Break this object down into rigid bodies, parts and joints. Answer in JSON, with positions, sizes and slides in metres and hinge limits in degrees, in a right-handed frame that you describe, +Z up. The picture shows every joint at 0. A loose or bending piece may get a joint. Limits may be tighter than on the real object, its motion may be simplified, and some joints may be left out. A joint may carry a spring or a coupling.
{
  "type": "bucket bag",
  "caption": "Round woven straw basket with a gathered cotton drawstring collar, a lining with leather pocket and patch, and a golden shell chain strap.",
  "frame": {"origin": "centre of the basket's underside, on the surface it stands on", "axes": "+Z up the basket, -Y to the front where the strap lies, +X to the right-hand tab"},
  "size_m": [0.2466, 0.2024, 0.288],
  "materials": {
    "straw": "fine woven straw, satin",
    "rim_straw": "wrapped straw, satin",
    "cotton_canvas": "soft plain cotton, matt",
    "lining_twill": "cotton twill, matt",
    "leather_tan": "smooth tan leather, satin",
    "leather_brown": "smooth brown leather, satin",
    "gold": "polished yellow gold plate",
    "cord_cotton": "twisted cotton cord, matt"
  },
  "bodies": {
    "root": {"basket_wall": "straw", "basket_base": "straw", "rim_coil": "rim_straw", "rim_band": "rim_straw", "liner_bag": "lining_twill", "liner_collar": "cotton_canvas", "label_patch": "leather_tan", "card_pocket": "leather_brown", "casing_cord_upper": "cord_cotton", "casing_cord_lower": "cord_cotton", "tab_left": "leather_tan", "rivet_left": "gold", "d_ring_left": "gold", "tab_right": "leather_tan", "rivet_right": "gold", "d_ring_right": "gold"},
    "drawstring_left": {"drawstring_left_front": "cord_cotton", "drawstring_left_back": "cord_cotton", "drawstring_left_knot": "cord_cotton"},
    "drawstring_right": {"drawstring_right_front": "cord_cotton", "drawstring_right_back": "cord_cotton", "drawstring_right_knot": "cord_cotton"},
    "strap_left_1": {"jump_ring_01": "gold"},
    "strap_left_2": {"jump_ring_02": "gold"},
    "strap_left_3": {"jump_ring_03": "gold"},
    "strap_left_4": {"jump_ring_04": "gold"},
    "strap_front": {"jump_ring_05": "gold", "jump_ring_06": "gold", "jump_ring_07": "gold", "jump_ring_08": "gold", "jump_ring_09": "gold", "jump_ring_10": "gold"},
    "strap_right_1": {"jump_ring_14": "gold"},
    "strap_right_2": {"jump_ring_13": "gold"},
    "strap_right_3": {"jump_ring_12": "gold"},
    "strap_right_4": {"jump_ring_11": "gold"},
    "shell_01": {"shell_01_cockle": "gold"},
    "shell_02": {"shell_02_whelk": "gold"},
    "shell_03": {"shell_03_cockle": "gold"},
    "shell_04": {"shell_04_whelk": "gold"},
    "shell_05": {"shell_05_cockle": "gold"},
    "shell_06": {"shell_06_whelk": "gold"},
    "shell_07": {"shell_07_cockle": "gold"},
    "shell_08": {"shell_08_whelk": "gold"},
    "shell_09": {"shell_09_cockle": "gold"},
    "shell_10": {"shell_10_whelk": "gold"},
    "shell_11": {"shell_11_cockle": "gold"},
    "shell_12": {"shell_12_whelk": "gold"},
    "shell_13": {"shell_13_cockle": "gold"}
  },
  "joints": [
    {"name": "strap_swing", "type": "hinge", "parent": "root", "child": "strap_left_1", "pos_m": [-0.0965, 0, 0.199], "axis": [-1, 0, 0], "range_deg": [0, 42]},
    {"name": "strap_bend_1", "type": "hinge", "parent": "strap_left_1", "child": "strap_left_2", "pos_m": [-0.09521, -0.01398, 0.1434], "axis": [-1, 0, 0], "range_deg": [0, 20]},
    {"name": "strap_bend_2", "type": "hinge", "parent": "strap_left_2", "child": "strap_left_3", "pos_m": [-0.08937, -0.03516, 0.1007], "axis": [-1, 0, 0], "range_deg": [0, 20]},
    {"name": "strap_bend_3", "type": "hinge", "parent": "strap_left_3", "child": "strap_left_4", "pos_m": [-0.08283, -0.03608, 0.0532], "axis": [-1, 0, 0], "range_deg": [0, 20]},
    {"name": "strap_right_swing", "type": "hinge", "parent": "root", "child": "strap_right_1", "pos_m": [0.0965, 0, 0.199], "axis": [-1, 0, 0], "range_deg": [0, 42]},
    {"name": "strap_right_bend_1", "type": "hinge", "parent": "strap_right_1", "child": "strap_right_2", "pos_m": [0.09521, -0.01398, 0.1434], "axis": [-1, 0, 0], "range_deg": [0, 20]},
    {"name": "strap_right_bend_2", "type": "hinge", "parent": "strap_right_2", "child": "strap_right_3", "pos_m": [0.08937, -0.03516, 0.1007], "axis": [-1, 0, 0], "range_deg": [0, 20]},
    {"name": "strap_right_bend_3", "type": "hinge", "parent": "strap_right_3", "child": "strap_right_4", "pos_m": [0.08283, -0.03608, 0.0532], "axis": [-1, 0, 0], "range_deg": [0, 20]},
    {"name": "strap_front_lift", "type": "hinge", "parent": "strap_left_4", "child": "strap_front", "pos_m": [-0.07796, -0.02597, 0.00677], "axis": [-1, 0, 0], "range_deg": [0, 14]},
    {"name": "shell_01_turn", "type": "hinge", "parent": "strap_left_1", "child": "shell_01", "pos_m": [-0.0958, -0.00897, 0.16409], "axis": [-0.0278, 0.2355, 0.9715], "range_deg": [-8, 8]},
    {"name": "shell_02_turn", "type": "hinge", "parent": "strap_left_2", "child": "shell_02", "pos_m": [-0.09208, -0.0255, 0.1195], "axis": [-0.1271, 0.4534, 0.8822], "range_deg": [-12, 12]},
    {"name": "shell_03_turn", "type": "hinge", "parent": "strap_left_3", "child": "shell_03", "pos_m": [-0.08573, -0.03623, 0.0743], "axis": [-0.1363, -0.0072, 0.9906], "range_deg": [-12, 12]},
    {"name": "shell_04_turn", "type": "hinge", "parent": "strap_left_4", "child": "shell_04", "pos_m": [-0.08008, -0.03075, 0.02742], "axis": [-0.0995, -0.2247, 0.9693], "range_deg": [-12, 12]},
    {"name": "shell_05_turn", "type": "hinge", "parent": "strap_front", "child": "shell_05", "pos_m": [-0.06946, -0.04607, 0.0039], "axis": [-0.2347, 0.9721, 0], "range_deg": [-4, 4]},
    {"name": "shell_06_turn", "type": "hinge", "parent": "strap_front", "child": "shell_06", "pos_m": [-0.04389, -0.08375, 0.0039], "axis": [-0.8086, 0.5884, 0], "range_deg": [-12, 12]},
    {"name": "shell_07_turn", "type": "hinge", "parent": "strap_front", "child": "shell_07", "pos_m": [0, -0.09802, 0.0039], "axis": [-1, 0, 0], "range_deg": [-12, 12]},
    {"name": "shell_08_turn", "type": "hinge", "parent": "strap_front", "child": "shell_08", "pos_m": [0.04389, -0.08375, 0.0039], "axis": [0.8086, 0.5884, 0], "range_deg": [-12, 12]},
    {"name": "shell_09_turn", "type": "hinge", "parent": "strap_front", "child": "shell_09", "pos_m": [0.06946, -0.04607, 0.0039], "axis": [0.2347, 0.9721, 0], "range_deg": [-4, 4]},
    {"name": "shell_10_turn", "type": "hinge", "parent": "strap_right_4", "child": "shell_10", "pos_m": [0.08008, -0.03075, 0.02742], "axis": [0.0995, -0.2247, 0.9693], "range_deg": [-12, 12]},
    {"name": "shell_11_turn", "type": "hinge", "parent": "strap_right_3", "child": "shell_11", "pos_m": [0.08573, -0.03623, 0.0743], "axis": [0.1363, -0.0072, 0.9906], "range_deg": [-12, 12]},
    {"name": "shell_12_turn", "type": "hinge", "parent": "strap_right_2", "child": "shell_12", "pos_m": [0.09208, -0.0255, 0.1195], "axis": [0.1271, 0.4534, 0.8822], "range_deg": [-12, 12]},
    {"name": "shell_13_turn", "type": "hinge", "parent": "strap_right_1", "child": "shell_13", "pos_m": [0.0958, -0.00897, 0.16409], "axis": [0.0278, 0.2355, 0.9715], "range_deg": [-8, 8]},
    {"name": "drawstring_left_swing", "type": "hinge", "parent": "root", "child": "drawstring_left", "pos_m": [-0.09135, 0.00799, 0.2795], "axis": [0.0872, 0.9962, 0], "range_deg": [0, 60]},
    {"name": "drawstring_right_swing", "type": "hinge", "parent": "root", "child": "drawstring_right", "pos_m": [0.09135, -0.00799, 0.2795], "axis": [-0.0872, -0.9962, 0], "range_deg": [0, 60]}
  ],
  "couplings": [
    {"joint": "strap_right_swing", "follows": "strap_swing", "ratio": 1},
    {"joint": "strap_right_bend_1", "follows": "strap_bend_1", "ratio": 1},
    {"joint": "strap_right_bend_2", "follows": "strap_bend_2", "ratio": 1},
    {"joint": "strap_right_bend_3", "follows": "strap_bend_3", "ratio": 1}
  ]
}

■ Written problem:
Among the lines above, determine how many hold the word "bodies"; report the figure alone.

■ Output for this task:
2